On 10/26/2016 04:31 PM, Topi Miettinen wrote:
> Hi,
> 
> Maybe this is a stupid question and I didn't test this with SELinux, but
> it looks to me that SELinux execmem does not prevent process from
> getting writable and executable memory mappings by using shmat(...,
> SHM_EXEC).
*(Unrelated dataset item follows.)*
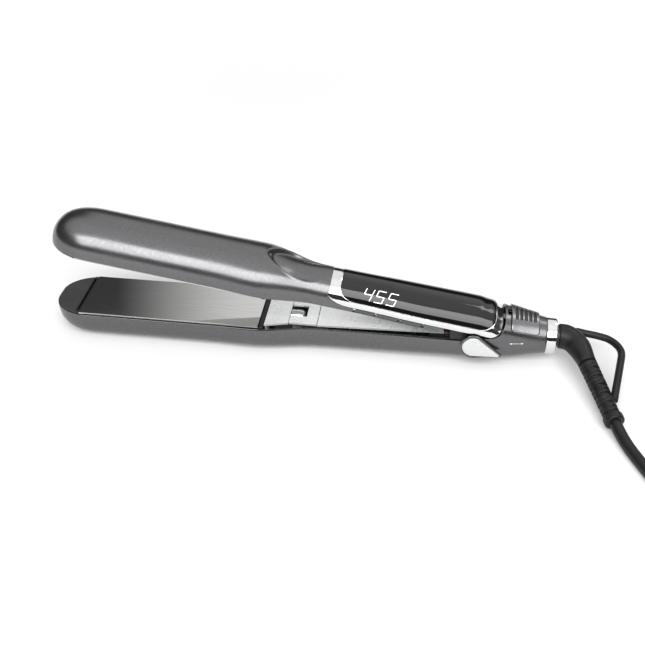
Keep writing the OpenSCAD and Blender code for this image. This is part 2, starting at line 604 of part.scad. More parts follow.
lower_shell();
lower_nose_cap();
lower_carrier();
lower_plate();
lower_heater();
lower_cushions();
lower_end_bar();
heat_shield_front();
heat_shield_middle();
stop_bumper();
heat_shield_rear();
shield_screws();
lower_bracket();
hinge_pin();
pin_clips();
torsion_spring();
pivot_rims();
pivot_caps();
rear_barrel();
end_ring();
swivel_socket();
power_board();
lead_wires();
lock_slider();
lock_tongue();
upper_shell();
upper_nose_cap();
upper_carrier();
upper_plate();
upper_heater();
upper_cushions();
upper_end_bar();
upper_cover();
bezel();
display_lens();
display_module();
display_digits();
control_board();
button_pad();
handle_frame();
power_button();
temp_up_button();
temp_down_button();
ion_module();
lock_catch();
upper_bracket();
hinge_bushes();
swivel_journal();
strain_relief();
relief_tail();
hang_loop();
cord_lead();
cord_coil();
cord_end();
cord_tie();
plug_body();
plug_blades();
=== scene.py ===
"""Looks of the hair flat iron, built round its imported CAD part.

Lengths in this script are millimetres, in the part's own frame (tip at -X, cord at +X, Z up), and
are scaled to metres where a mesh is made. The upper arm is worked out closed, then turned about the
hinge by OPEN_ANGLE, as in the CAD part.
"""

import math

import bmesh
import bpy
import numpy as np
from mathutils import Matrix, Vector


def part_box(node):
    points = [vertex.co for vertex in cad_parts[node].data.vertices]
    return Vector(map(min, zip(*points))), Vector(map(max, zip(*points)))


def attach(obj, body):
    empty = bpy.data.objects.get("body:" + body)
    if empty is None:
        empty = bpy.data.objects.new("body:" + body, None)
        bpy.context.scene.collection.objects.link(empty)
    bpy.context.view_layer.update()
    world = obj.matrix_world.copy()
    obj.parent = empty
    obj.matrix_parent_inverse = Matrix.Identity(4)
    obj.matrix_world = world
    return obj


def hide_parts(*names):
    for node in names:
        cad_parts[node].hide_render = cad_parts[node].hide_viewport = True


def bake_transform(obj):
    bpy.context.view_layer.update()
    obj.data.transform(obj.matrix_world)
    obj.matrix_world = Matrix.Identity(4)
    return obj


MM = 0.001

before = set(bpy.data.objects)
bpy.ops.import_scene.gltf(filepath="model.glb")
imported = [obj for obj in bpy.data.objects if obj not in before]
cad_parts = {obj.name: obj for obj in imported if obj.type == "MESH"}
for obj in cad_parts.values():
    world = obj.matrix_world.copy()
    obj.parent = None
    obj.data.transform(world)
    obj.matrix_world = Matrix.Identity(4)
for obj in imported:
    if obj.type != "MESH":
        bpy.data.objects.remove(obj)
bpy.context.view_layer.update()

# ---------------------------------------------------------------- sizes shared with the CAD part

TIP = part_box("lower_shell")[0].x / MM
RING_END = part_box("end_ring")[1].x / MM
RING_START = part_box("end_ring")[0].x / MM
WALL = 1.8
OPEN_ANGLE = 9.2
CONTACT_Z = 18.5  # where the closed arms' plates meet
NOSE_LEN = 27
NOSE_WIDE_P = 2.3  # squareness of the nose seen from above
NOSE_HIGH_P = 2.6  # and from the side
PIVOT = (102.7, 14.4)  # x and z of the hinge
SWIVEL_Z = 14.45
COLLAR_X = 14.6  # front of the chrome collar
LENS_X = 20.6  # front of the display panel
PANEL_END = 109.8  # rear of the display panel
SHELL_END_X = 81  # rear of the upper shell's skirts
LOWER_END_X = 104  # rear of the lower shell, front of the barrel
SPLIT = 0.15  # half the gap at a joint line
SECTION_P = 2.3  # squareness of the upper arm's section
EDGE_PHI = 81.5  # lower edge of the chrome frame, in degrees from the top
SKIRT_GAP = 0.6  # from the frame's edge to the shell's skirt, in degrees
BARREL_TOP = (115.6, 30.4)  # x and z of the barrel's highest point
BARREL_TOP_LEN = 26.4  # from there to the end ring
BARREL_FRONT_R = 16.5  # half width of the barrel's front
BARREL_REAR_R = 10.6
HEEL_CENTRE = (107, 31)  # x and z of the centre of the heel's joint line, an ellipse
HEEL_RADII = (10.5, 11.8)
HEEL_X = 112  # section that gives the joint line's height at an angle
BUTTON_X = (31, 44.6, 58.2)
BUTTON_LENGTH = 11.8
CORD_D = 6.5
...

Shouldn't this be blocked by execmem, I suppose it is there
> to prevent this kind of memory access?
> 
> Here's a test program:
> #include <sys/ipc.h>
> #include <sys/shm.h>
> 
> int main(void) {
>         int shmid;
>         char *execmem;
>         void (*fn)(void);
> 
>         shmid = shmget(IPC_PRIVATE, 4096, IPC_CREAT | 0777);
>         execmem = shmat(shmid, 0, SHM_EXEC);
>         shmctl(shmid, IPC_RMID, 0);
>         *execmem = 0xc3; // retq
>         fn = (void (*)(void))execmem;
>         fn();
>         shmdt(execmem);
> }
> 
> -Topi
> 

The test program fails with a seg fault and a SELinux avc denial for
execmem permission when run in a domain that lacks execmem permission.
Thanks though for the test; I'll add it to the selinux testsuite to
ensure we don't regress in this area.